The basic dynamic load rating (C) is the load a rolling bearing can carry for one million revolutions with 90% reliability — it governs fatigue life when the bearing rotates. The basic static load rating (C₀) is the load that produces a permanent deformation of just 0.0001 × the rolling-element diameter at the most heavily loaded contact — it governs the bearing when it is stationary, oscillating, or rotating very slowly. Confuse the two and you either oversize a fatigue-driven bearing or undersize one that is actually being brinelled at standstill.
This guide explains both ratings the way the ISO 281 and ISO 76 standards define them, walks through the formulas every bearing engineer uses (L₁₀ fatigue life and s₀ static safety factor), and shows how to apply them to the bearings used in real industrial machinery — wind turbines, slewing rings, gearboxes, mills, and motors.
Key Takeaways
- Dynamic load rating C is for rotating bearings; static load rating C₀ is for stationary, oscillating, or very-slow-rotating bearings.
- ISO 281 defines L₁₀ = (C / P)ᵖ with p = 3 for ball bearings and p = 10/3 for roller bearings (cylindrical, tapered, spherical, needle).
- ISO 76 defines C₀ by a permanent-deformation criterion of 1/10,000 of the rolling-element diameter at the most heavily loaded contact.
- Static safety factor s₀ = C₀ / P₀ must typically be ≥ 1 for ball bearings under normal load, ≥ 1.5 for normal roller bearings, and ≥ 3 for roller bearings under shock loads.
- Below roughly 10 rpm, oscillating, or at standstill, C₀ — not C — is the rating that controls.
- Comparing C across ball and roller bearings of the same bore is misleading because the L₁₀ exponent differs.
What Is the Dynamic Load Rating (C) of a Bearing?
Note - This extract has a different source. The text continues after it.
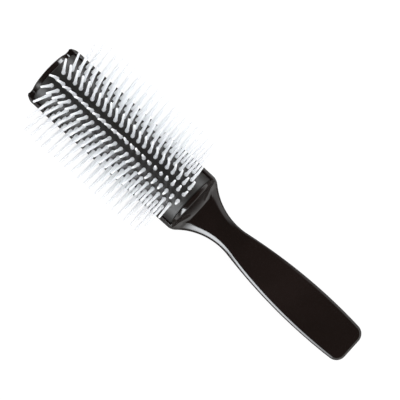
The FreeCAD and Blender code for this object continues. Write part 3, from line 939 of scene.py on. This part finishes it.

The basic dynamic load rating C is defined by ISO 281:2007 as the constant radial (or axial) load a group of identical bearings can theoretically endure for one million revolutions before 10% of them fail by rolling-contact fatigue. It is the input to every fatigue-life calculation in a rotating machine and the figure stamped at the top of every catalogue page next to the bore.
C is not a maximum load. It is a reference load tied to a specific reliability (90%) and a specific number of revolutions (10⁶). The actual life of a bearing under a different load P follows the L₁₀ formula:
L₁₀ = (C / P)ᵖ millions of revolutions, where p = 3 for ball bearings and p = 10/3 for roller bearings (Timken Engineering Manual, Order No. 10424, "Bearing Life Equations").
That exponent is the single most important number in bearing sizing. A 25% reduction in load roughly doubles ball-bearing life and almost triples roller-bearing life — which is why oversizing a bearing pays back so quickly when the application is fatigue-limited.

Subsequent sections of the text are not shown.